The names are familiar: Scarborough, the capital, as well as Pembroke and Goodwood. On the map, the island resembles an acute accent that has come adrift from its bigger neighbour, Trinidad. Tobago is slightly smaller than the Isle of Wight, and having experienced them both I can confirm that it is rather more exotic. So perhaps you will join me on a quick tour.

A very good place to start is the extreme south-west of the island, at Crown Point, which is the location for the airport. The journey into Scarborough takes just a quarter-hour – and delivers you to a working port that decorates Rockley Bay. There’s a pretty Botanical Garden, but the main attraction is Fort King George, offering fabulous views across the southern part of the island. Inside the former officers’ quarter, the Tobago Historical Museum will not detain you too long – but will give you an excellent insight into the island and its fluctuating fortunes.

Close by, the island’s top stadium is named after Tobago’s sports star Dwight Yorke, the former Aston Villa and Manchester United footballer.

Heading east, the road soon shakes off the modest suburbs and starts a sinuous course towards the far end of the island. There are those who will whizz straight along to their hotels and villas, but wise travellers during their stay will visit the accessible and beautiful interior, in the shape of Tobago Main Ridge Forest Reserve.

The deeper you get into the rainforest, the more intense the experience. I took a guided hike along a trail that was wreathed in roots and tendrils, the air heavy with moisture and the aroma of the jungle. Climb higher – waves of cool air will assuage the effort – and you get glimpses of the Caribbean before the tourists arrived.

Arrive we did, though, and the north-east of the island is where most of us end up. Unlike some other islands, everything remains on a human scale. You get the sense that Tobagonians shun barriers between the host community and the visitor, so you can wander from your accommodation to eat, drink and be merry in colourful venues that you share with the islanders. Back in your resort, though, the usual luxuries abound.

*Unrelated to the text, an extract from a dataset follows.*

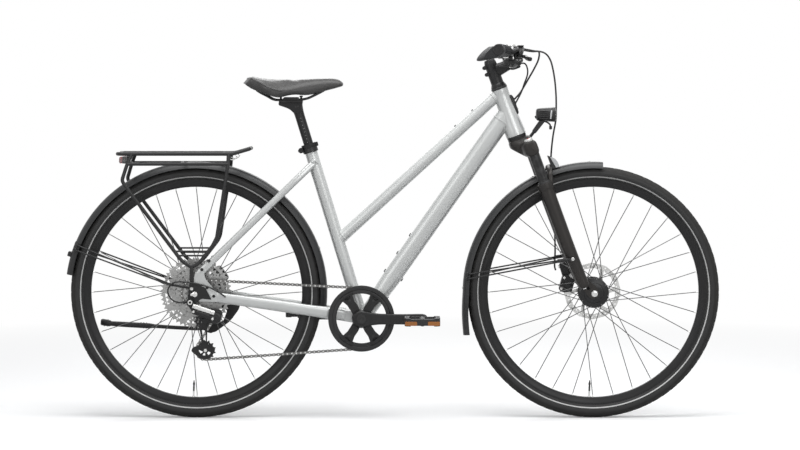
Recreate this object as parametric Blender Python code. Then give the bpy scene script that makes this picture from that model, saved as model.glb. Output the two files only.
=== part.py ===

The back road on the other side of the island is even more of an adventure, snaking beside the coast and through the hills, before dropping down to Scarborough. Over towards the airport, it loops past fairways that are the island’s main appeal to golfers. One more feature in common to both Tobago and the Isle of Wight: both are outside the hurricane belt, good news for anyone planning a trip in the summer or autumn.